Like anyone who’s played the game, I have clear memories of the narrow ledges and infinite pits that can devour our spherical protagonist. One thing that I had forgotten—but which is clearly an important element of the challenge—is just how bouncy the marble is. Walls in that game don’t just guide you through a path, they are in a very real way a deterrent to rapidly making your way through levels. The following clip illustrates what I mean:

Animation showing the Marble Madness marble bouncing off of walls.
Short clip showing how “bouncy” Marble Madness is

A characteristic of Marble Madness is the precise geometry of its levels. With the textures being, for the most part, a simple grid pattern it is easy to get a sense of scale and analyze the size of pathways and other terrain features, the elevation change from ramps, etc. To start with, I confirmed that the player’s marble is basically the same size as one grid tile, as shown in the image to the right.

Size of the marble

Then I just took a bunch of screenshots of some different types of terrain elements, which I will use as inspiration when designing my own levels for High Roller. A sampling of these is included below.

And, of course, I grabbed one of the part of the game I remember absolutely hating as a child. In fact, this little wavy ramp section is pretty much the only part of the game I actually remembered clearly until I started this research. I think it’s likely that, in my youth, I never actually made it past this section of the game.

The obstacle that ended my childhood dreams of a career in marble racing

Map Size and Performance (January 2)

The source code for the performance test of a vertical level can be found on the spike/cube-based-level-performance branch of the project’s GitHub repository.

Since what I perceive to be the simplest way to build the levels—manually placing objects in the Unity editor—is very clearly not optimized, I’m concerned about performance. As a result, I want to create a prototype at the start of the project to verify that this approach will work. I’ve decided to programmatically build a map with 5000 map tiles and verify that it performs adequately. I came up with this number by making the following observations about the Marble Madness maps:

  • All the maps are the same width, and so the left-to-right movement is very constrained
  • Level one is the shortest level, level two is the longest
  • Rough napkin math indicates the maps are between ~2500 and ~5000 tiles each

The following (low quality) animation shows the performance of panning around a map with a shape similar to the levels I will be creating. The map is a region 32 tiles by 160 tiles, that is on a generally downward slope. With default lighting this was smooth enough to meet the goals of this project.

Animation showing the frame rate while panning over a test map.
Panning over a randomly generated test level

As a rough gauge of how much performance headroom this would leave, I performed another test where I panned around a flat region containing 3x as many tiles and with much more height variance between them. This resulted in a noticeable and unacceptable drop in frame rate. Nevertheless, I believe I can get the needed performance given the size of maps I intend to build. This is especially true since this project will not target mobile platforms. This test confirms, however, that this would not be the correct way to build a game like Minecraft.

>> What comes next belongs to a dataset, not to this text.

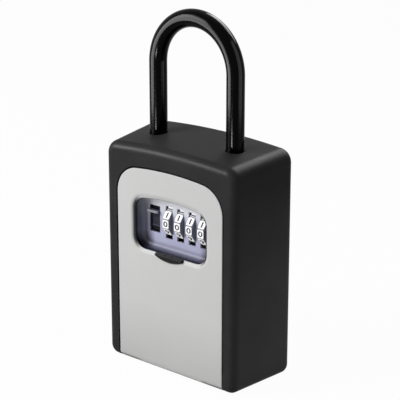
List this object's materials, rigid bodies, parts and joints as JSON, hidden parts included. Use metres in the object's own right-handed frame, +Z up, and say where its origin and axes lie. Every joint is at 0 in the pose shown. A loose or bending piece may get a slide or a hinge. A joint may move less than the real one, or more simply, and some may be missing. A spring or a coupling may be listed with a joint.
{
  "type": "key lock box",
  "caption": "Portable key lock box: a drop-down door with push-dial code lock and dust shutter, over a key compartment, hung from a removable coated shackle.",
  "frame": {"origin": "middle of the footprint, on the surface that the box stands on", "axes": "+X to the right seen from the front, -Y is the front with the door and the dials, +Z is up"},
  "size_m": [0.0864, 0.0409, 0.1758],
  "materials": {
    "case_black": "matt black powder coat with a fine grain",
    "panel_silver": "satin silver-grey paint",
    "bezel_grey": "satin lavender-grey plastic",
    "shackle_black": "glossy black coating",
    "shutter_black": "satin black plastic",
    "dial_white": "white number flats on dark grey",
    "button_black": "satin charcoal plastic",
    "inner_black": "black moulded plastic",
    "cover_black": "satin black paint",
    "cast_zinc": "bare cast zinc alloy, satin",
    "plate_steel": "zinc-plated steel",
    "screw_steel": "bright zinc-plated steel",
    "spring_steel": "spring steel",
    "cam_brass": "machined brass"
  },
  "bodies": {
    "case": {"case_cover": "case_black", "back_plate": "case_black", "case_screws": "screw_steel", "keeper": "plate_steel", "keeper_screws": "screw_steel", "mechanism_cover": "plate_steel", "mechanism_cover_screws": "screw_steel", "shackle_bushes": "inner_black", "hinge_pins": "screw_steel", "shackle_lock_spring": "spring_steel"},
    "shackle": {"shackle_core": "plate_steel", "shackle_coating": "shackle_black"},
    "shackle_lock": {"shackle_lock_plate": "plate_steel", "shackle_release_tab": "inner_black"},
    "door": {"door_panel": "panel_silver", "door_frame": "cast_zinc", "door_rear_cover": "cover_black", "panel_screws": "screw_steel", "rear_cover_screws": "screw_steel", "dial_bezel": "bezel_grey", "dial_axle": "screw_steel", "axle_clip": "spring_steel", "detent_comb": "spring_steel", "release_spring": "spring_steel", "cam_spring": "spring_steel"},
    "shutter": {"dial_shutter": "shutter_black"},
    "release": {"release_button": "button_black", "latch_bolt": "plate_steel"},
    "reset": {"reset_lever": "inner_black"},
    "dial_1": {"dial_ring_1": "dial_white"},
    "cam_1": {"code_cam_1": "cam_brass"},
    "dial_2": {"dial_ring_2": "dial_white"},
    "cam_2": {"code_cam_2": "cam_brass"},
    "dial_3": {"dial_ring_3": "dial_white"},
    "cam_3": {"code_cam_3": "cam_brass"},
    "dial_4": {"dial_ring_4": "dial_white"},
    "cam_4": {"code_cam_4": "cam_brass"}
  },
  "joints": [
    {"name": "door_hinge", "type": "hinge", "parent": "case", "child": "door", "pos_m": [0, -0.016, 0.004], "axis": [1, 0, 0], "range_deg": [0, 88]},
    {"name": "shutter_slide", "type": "slide", "parent": "door", "child": "shutter", "axis": [0, 0, 1], "range_m": [0, 0.0262]},
    {"name": "release_slide", "type": "slide", "parent": "door", "child": "release", "axis": [0, 0, 1], "range_m": [-0.0012, 0.0018], "stiffness_N_per_m": 400, "deforming": ["release_spring"]},
    {"name": "reset_slide", "type": "slide", "parent": "door", "child": "reset", "axis": [1, 0, 0], "range_m": [0, 0.0018], "stiffness_N_per_m": 300, "deforming": ["cam_spring"]},
    {"name": "shackle_lift", "type": "slide", "parent": "case", "child": "shackle", "axis": [0, 0, 1], "range_m": [0, 0.016]},
    {"name": "shackle_lock_slide", "type": "slide", "parent": "case", "child": "shackle_lock", "axis": [1, 0, 0], "range_m": [0, 0.003], "stiffness_N_per_m": 250, "deforming": ["shackle_lock_spring"]},
    {"name": "dial_1_turn", "type": "hinge", "parent": "door", "child": "dial_1", "pos_m": [-0.0053, -0.0091, 0.07465], "axis": [1, 0, 0], "continuous": true},
    {"name": "dial_2_turn", "type": "hinge", "parent": "door", "child": "dial_2", "pos_m": [0.0019, -0.0091, 0.07465], "axis": [1, 0, 0], "continuous": true},
    {"name": "dial_3_turn", "type": "hinge", "parent": "door", "child": "dial_3", "pos_m": [0.0091, -0.0091, 0.07465], "axis": [1, 0, 0], "continuous": true},
    {"name": "dial_4_turn", "type": "hinge", "parent": "door", "child": "dial_4", "pos_m": [0.0163, -0.0091, 0.07465], "axis": [1, 0, 0], "continuous": true},
    {"name": "cam_1_shift", "type": "slide", "parent": "dial_1", "child": "cam_1", "axis": [1, 0, 0], "range_m": [0, 0.0018]},
    {"name": "cam_2_shift", "type": "slide", "parent": "dial_2", "child": "cam_2", "axis": [1, 0, 0], "range_m": [0, 0.0018]},
    {"name": "cam_3_shift", "type": "slide", "parent": "dial_3", "child": "cam_3", "axis": [1, 0, 0], "range_m": [0, 0.0018]},
    {"name": "cam_4_shift", "type": "slide", "parent": "dial_4", "child": "cam_4", "axis": [1, 0, 0], "range_m": [0, 0.0018]}
  ],
  "couplings": [
    {"joint": "cam_1_shift", "follows": "reset_slide", "ratio": 1},
    {"joint": "cam_2_shift", "follows": "reset_slide", "ratio": 1},
    {"joint": "cam_3_shift", "follows": "reset_slide", "ratio": 1},
    {"joint": "cam_4_shift", "follows": "reset_slide", "ratio": 1}
  ]
}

Static shot of the larger performance test map

After this test, I feel confident that I could build the maps by manually composing a lot of prefabs. The prefabs would be some combination of default Unity cubes and models built in Blender (for ramps and the like). Alternatively, I might need prefabs that dynamically build some of their geometry at runtime to get the seamless mesh and variety of intersecting angles in the original game’s maps.

That said, I am going to also explore the use of ProBuilder before committing to this method. I’ve been doing some investigation (by watching videos such as this one on building levels with ProBuilder), and think this might allow me to more easily craft levels with much more optimized meshes. I am going to do a proof of concept with this tool next, and then make a final determination on how to proceed.

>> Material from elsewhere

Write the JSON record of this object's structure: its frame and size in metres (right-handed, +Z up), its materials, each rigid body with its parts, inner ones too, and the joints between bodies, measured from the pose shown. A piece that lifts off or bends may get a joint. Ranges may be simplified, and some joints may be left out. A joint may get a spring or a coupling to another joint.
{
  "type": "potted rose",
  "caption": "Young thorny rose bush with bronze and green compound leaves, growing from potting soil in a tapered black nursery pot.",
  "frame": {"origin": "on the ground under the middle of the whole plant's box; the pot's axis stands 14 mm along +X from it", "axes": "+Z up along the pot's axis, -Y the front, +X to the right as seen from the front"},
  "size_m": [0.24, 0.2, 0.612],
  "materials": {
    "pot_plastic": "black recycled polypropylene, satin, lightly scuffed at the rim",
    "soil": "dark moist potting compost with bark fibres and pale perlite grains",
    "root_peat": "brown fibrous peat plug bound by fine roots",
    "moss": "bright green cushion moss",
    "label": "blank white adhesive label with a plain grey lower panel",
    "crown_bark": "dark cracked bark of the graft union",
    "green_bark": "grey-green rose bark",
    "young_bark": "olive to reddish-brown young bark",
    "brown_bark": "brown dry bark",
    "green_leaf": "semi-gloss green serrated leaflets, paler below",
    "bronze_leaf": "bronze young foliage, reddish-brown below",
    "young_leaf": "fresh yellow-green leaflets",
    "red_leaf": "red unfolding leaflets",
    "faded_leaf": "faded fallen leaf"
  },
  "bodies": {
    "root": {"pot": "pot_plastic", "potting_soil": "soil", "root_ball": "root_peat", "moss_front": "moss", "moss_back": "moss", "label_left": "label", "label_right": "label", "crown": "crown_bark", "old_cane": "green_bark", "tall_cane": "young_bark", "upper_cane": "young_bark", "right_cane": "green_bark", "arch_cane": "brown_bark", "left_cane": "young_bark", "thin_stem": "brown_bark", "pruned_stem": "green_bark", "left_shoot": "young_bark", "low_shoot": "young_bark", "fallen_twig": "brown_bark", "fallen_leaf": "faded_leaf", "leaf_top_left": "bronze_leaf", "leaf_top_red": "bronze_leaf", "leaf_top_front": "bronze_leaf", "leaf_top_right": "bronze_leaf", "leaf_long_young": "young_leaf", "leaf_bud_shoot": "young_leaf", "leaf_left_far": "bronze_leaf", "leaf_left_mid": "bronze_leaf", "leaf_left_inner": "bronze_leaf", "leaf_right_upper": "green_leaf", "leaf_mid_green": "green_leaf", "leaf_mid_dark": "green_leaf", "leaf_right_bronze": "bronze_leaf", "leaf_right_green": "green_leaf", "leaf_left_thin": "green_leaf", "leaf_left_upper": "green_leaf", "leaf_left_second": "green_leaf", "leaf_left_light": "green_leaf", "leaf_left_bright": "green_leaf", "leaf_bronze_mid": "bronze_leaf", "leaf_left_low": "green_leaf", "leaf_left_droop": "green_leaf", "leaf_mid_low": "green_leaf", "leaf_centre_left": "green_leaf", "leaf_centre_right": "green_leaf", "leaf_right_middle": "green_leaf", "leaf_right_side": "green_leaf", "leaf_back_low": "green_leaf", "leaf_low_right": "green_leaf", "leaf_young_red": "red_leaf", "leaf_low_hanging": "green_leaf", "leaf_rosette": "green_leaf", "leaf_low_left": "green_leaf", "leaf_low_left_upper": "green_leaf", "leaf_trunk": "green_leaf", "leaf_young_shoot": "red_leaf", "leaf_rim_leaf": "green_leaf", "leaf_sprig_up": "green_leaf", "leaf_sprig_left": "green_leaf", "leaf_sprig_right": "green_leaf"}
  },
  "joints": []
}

Using ProBuilder like a Pro (January 3)

The source code for the ProBuilder-based prototype can be found in the project’s GitHub repository.

Following up on the test of a purely cube-based map, I created prototype levels using two additional methods: the builtin “Terrain” object type in Unity, and ProBuilder. I’ll briefly discuss the results of these tests below.

Building Levels with Unity Terrain Objects

Test terrain built with a Terrain object

Unity provides builtin support for creating terrain. This tool provides a flat surface and a set of tools that allow you to “paint” the terrain with the mouse. These tools allow you to raise terrain, lower terrain, set a fixed height, smooth terrain, and more. In order to create the precise geometric maps I was going for, I attempted to configure these tools to create a very low-resolution terrain mesh. The above image shows a map created with a square brush of size 3 and the minimum heightmap resolution I could set (33×33). While this tool would clearly be useful for creating landscapes, in the end it felt too “organic” for the style I was trying to create. Additional, I found it very difficult to use the terrain paint tools to create tile-perfect shapes instead of more “artistic” changes in elevation.

Building Levels with ProBuilder

Test terrain built with ProBuilder

Unity provides a package called ProBuilder, which is a sort of cross between a level design tool and a general purpose 3D modelling program. This package augments the builtin 3D shapes (cube, sphere, etc.) with the ability to perform more complex operations such as face extrusion, creation of edge loops, etc. This would let me create geometric shapes for the various tiles in my maps, but allows me to use a smaller number of more complex shapes instead of having a single cube for every single map tile. In addition to being simpler to create, this should result in much higher performance given the significant reduction in the number of vertices.

Based on the prototyping done over the last couple of days, I have decided I will be using ProBuilder to build the levels in High Roller. The screenshot above shows a near-recreation of the starting area from the first level of Marble Madness, modeled with ProBuilder.